Step-by-step explanation:

The quantity of salt inside the tank is modelled after the Principle of Mass Conservation:

Salt

$\dot m_{in, salt} - \dot m_{out, salt} = \frac{dm_{tank,salt}}{dt}$

Water

$\dot m_{in,water} - \dot m_{out,water} = \frac{dm_{tank,water}}{dt}$

Given that water is an incompressible fluid, the expression can be simplified into the following expression:

$\dot V_{in, water} - \dot V_{out,water} = \frac{dV_{tank, water}}{dt}$

Both flows have the same rate and tank can be modelled as a steady state system.

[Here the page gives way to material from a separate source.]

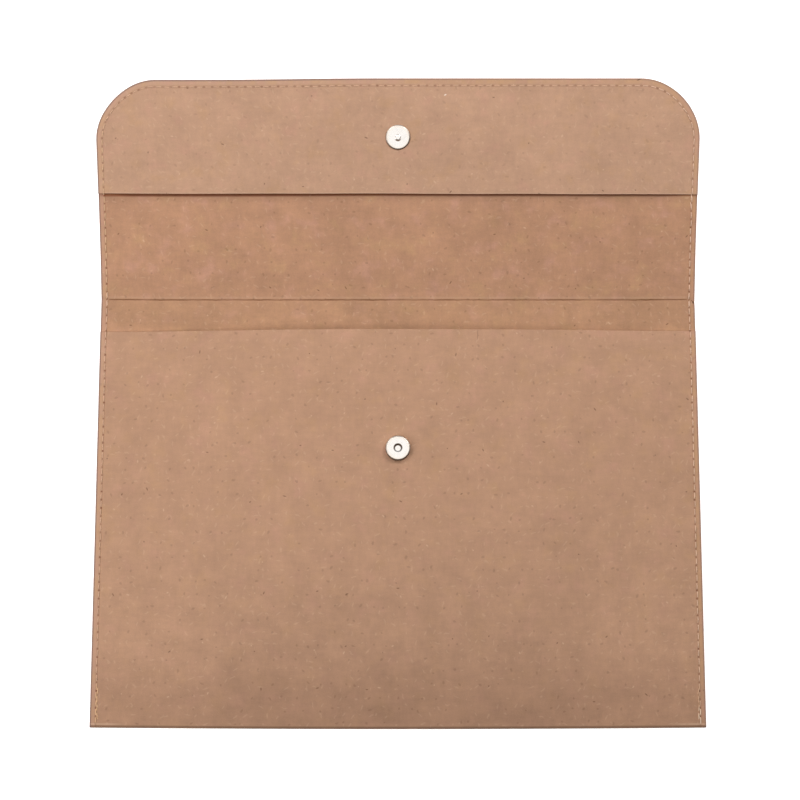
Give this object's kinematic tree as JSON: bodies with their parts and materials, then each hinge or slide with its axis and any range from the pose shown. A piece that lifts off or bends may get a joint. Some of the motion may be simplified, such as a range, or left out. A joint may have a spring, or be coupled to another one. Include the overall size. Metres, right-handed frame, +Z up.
{
  "type": "paper envelope",
  "caption": "Open document envelope folded from one kraft paper sheet, sewn along the sides and round its flap, with a round magnetic snap.",
  "frame": {"origin": "middle of the envelope's length and width, on the surface that its back rests on", "axes": "+X across the width, +Y from the bottom fold to the flap's tip, +Z up out of the front panel"},
  "size_m": [0.34, 0.3598, 0.0438],
  "materials": {
    "kraft_paper": "matte, finely mottled",
    "thread": "spun thread",
    "nickel_plate": "bright nickel plate",
    "bare_steel": "plain zinc-coated steel",
    "ferrite": "dull sintered ferrite"
  },
  "bodies": {
    "root": {"envelope_sheet": "kraft_paper", "flap_facing": "kraft_paper", "needle_thread": "thread", "bobbin_thread": "thread", "socket_cap": "nickel_plate", "socket_magnet": "ferrite", "socket_plate": "bare_steel", "socket_rivet": "nickel_plate", "socket_prongs": "bare_steel", "socket_washer": "bare_steel", "stud_disc": "nickel_plate", "stud_post": "nickel_plate", "stud_prongs": "bare_steel", "stud_washer": "bare_steel"}
  },
  "joints": []
}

$\dot V_{in, water} - \dot V_{out,water} = 0$

The expression for salt concentration in the tank is:

-$-\dot V_{tank}\cdot c = V_{tank} \cdot \frac{dc}{dt}$

After some handling, the following homogeneous first-order linear differential equation is found:

$\frac{V_{tank}}{\dot V_{tank}} \cdot \frac{dc}{dt} + c = 0$

Where $c (0) = 0.044\,\frac{lbm}{gal}$. The solution is obtained by using Laplace transforms:

$\frac{V_{tank}}{\dot V_{tank}} \cdot \left[s\cdot C(s) - c(0)\right] + C(s) = 0$

$\left(\frac{V_{tank}}{\dot V_{tank}}\cdot s + 1\right)\cdot C(s) = \frac{V_{tank}}{\dot V_{tank}}\cdot c(0)$

$C(s) = \frac{\frac{V_{tank}}{\dot V_{tank}}\cdot c(0) }{\left(\frac{V_{tank}}{\dot V_{tank}} \right)\cdot \left(s + \frac{\dot V_{tank}}{V_{tank}} \right)}$

$c(t) = c(0) \cdot e^{-\frac{\dot V_{tank}}{V_{tank}}\cdot t }$

Where $\frac{\dot V_{tank}}{V_{tank}} = 0.066\,min^{-1}$.

The formula for the concentration of salt in the tank is:

$c(t) = 0.044\cdot e ^{-0.066\cdot t}$